Is it possible to solve this without guessing the function?

[Drao92]

We know f(f(x))=2^x-1;
We must calculate f(1)+f(0)
Its posible to solve this without guessing the function? If i derivate i get to f(0)=f(0) or f(1)=f(1).

 

[vela]

We know f(f(x))=2^x-1;
We must calculate f(1)+f(0)
Its possible to solve this without guessing the function? If i derivate i get to f(0)=f(0) or f(1)=f(1).

What does derivate mean?

Yes, it's possible to solve without knowing what f(x) is.

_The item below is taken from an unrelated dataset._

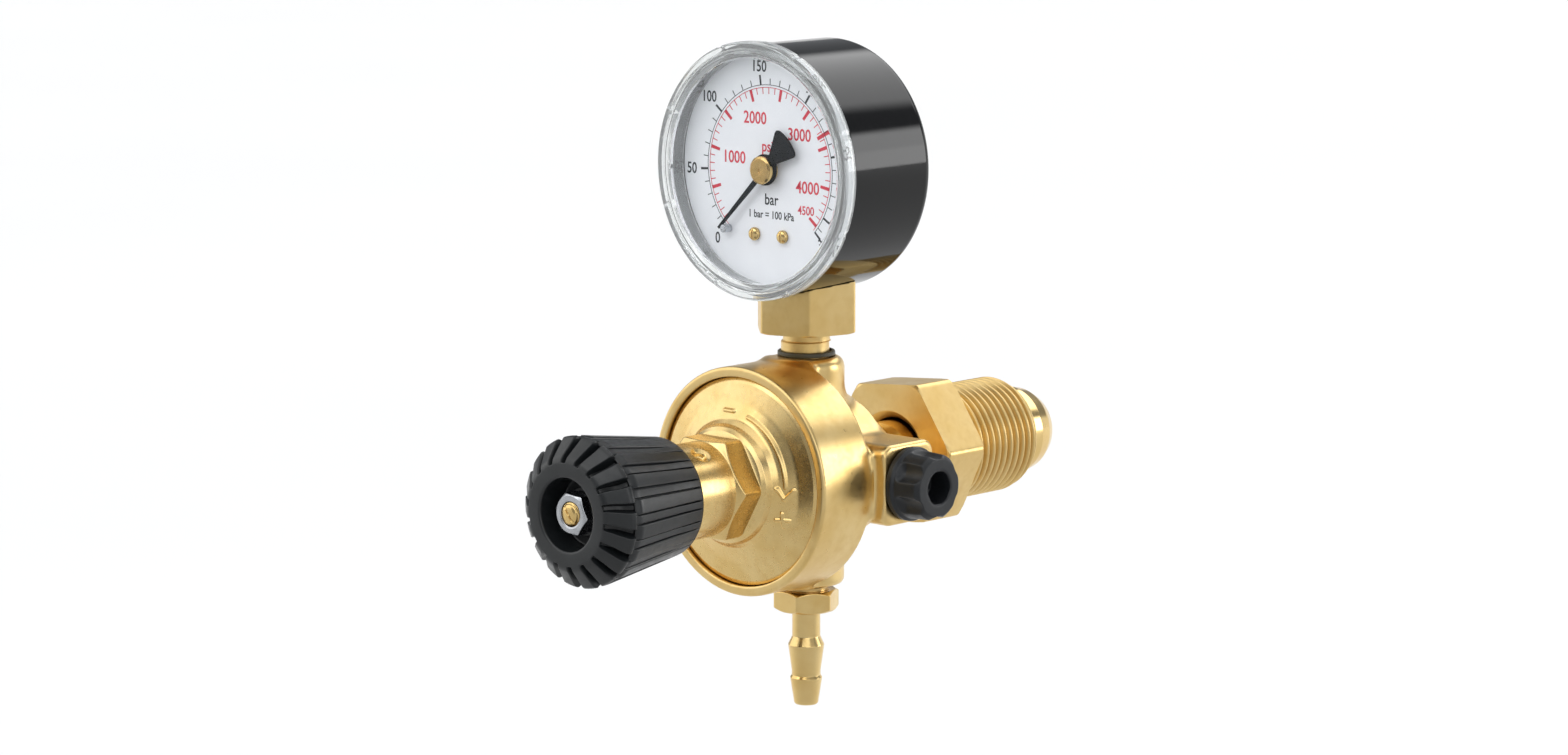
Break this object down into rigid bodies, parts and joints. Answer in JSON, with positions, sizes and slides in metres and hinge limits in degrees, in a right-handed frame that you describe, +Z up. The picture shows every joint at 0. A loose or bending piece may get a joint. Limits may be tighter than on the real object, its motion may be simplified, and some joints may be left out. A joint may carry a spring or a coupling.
{
  "type": "gas regulator",
  "caption": "Single-stage brass cylinder gas regulator: adjusting knob, dial gauge on top, bull-nose inlet with hex nut, side relief valve and hose-barb outlet below.",
  "frame": {"origin": "tip of the inlet nose on the inlet axis, where the regulator seats in the cylinder valve", "axes": "+Y along the main axis from the knob to the inlet, towards the cylinder valve; +Z up through the gauge; +X towards the relief valve"},
  "size_m": [0.0564, 0.1333, 0.129],
  "materials": {
    "cast_brass": "polished forging, satin with soft casting texture",
    "turned_brass": "bright turned brass with fine tool marks",
    "bronze": "drawn phosphor bronze or sintered bronze",
    "zinc_plate": "bright zinc plating",
    "spring_steel": "drawn wire",
    "black_plastic": "moulded nylon, semi-matt",
    "black_paint": "gloss black enamel on steel",
    "black_rubber": "matt rubber",
    "nylon": "natural nylon",
    "dial_white": "white enamel with printed scales",
    "pointer_black": "black enamel",
    "clear_plastic": "clear polycarbonate"
  },
  "bodies": {
    "root": {"body": "cast_brass", "slip_ring": "zinc_plate", "diaphragm": "black_rubber", "seat_nozzle": "turned_brass", "valve_spring": "spring_steel", "bonnet": "cast_brass", "adjusting_spring": "spring_steel", "inlet_nipple": "turned_brass", "inlet_filter": "bronze", "hose_barb": "turned_brass", "relief_cap": "black_plastic", "relief_spring": "spring_steel", "gauge_gasket": "black_rubber", "gauge_socket": "turned_brass", "gauge_case": "black_paint", "gauge_window": "clear_plastic", "blowout_plug": "black_rubber", "case_screw_1": "zinc_plate", "case_screw_2": "zinc_plate", "dial": "dial_white", "dial_screw_1": "turned_brass", "dial_screw_2": "turned_brass", "stop_pin": "zinc_plate", "bourdon_tube": "bronze", "tube_tip": "turned_brass", "movement_front_plate": "turned_brass", "movement_back_plate": "turned_brass", "movement_pillar_1": "turned_brass", "movement_pillar_2": "turned_brass", "movement_pillar_3": "turned_brass", "hairspring": "bronze"},
    "button_slider": {"spring_button": "zinc_plate"},
    "adjusting_knob": {"knob": "black_plastic", "adjusting_screw": "turned_brass", "knob_nut": "zinc_plate"},
    "valve_train": {"diaphragm_plate": "zinc_plate", "diaphragm_washer": "zinc_plate", "valve_pin": "spring_steel", "valve_poppet": "turned_brass", "seat_disc": "nylon"},
    "nut": {"inlet_nut": "turned_brass"},
    "relief_plunger": {"relief_poppet": "turned_brass", "relief_seat_disc": "black_rubber"},
    "sector": {"sector_gear": "turned_brass", "sector_arbor": "spring_steel", "tip_link": "turned_brass"},
    "pointer_shaft": {"pointer": "pointer_black", "pointer_hub": "turned_brass", "pinion": "turned_brass"}
  },
  "joints": [
    {"name": "spring_button_slide", "type": "slide", "parent": "root", "child": "button_slider", "axis": [0, 1, 0], "range_m": [0, 0.00625], "deforming": ["adjusting_spring"]},
    {"name": "knob_turn", "type": "hinge", "parent": "button_slider", "child": "adjusting_knob", "pos_m": [0, -0.12, 0], "axis": [0, 1, 0], "range_deg": [0, 1800]},
    {"name": "valve_lift", "type": "slide", "parent": "root", "child": "valve_train", "axis": [0, 1, 0], "range_m": [0, 0.0008], "stiffness_N_per_m": 200, "springref_m": -0.002, "deforming": ["valve_spring", "diaphragm"]},
    {"name": "nut_spin", "type": "hinge", "parent": "root", "child": "nut", "pos_m": [0, -0.03, 0], "axis": [0, 1, 0], "continuous": true},
    {"name": "relief_lift", "type": "slide", "parent": "root", "child": "relief_plunger", "axis": [1, 0, 0], "range_m": [0, 0.0015], "stiffness_N_per_m": 50, "springref_m": -0.003, "deforming": ["relief_spring"]},
    {"name": "sector_turn", "type": "hinge", "parent": "root", "child": "sector", "pos_m": [0.00909, -0.0742, 0.05335], "axis": [0, 1, 0], "range_deg": [-45, 0], "stiffness_Nm_per_rad": 0.002, "springref_deg": 17.19},
    {"name": "pointer_turn", "type": "hinge", "parent": "root", "child": "pointer_shaft", "pos_m": [0, -0.0742, 0.0586], "axis": [0, 1, 0], "range_deg": [0, 270]}
  ],
  "couplings": [
    {"joint": "knob_turn", "follows": "spring_button_slide", "rad_per_m": 5026.5},
    {"joint": "pointer_turn", "follows": "sector_turn", "ratio": -6}
  ]
}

Hint: Consider f(f(f(x))) to show that $f(2^x-1) = 2^{f(x)}-1$.

 

[Drao92]

Isnt f(2^x-1)=2^f(f(x))-1? And in this case it becamse very easy.
The hint leads me to f(0)=f(0)^f(0)-1 , so f(0)=0 or 1.
Same result for f(1).
I guess the function is injective so the sum is 1?
Actually i solved the function but with diferential equation and obviously i don't know the constant :D.
Is this correct?
f(f(f(x)))=2^(f(f(x)))-1
f(f(f(x)))=f(2^x-1)=2^(f(f(x)))-1=f(2^x-1)=2^(2^x-1)-1
x=0=>f(2^0-1)=2^(2^0-1) -1<=>f(0)=0;
x=1=>f(2^1-1)=2^(2^1-1)-1<=>f(1)=1;
f(1)+f(0)=1;

 

[vela]

How'd you get that?

 

[Drao92]

No, sorry you are right. I messed up the argument of the function :D
Thanks, i understood .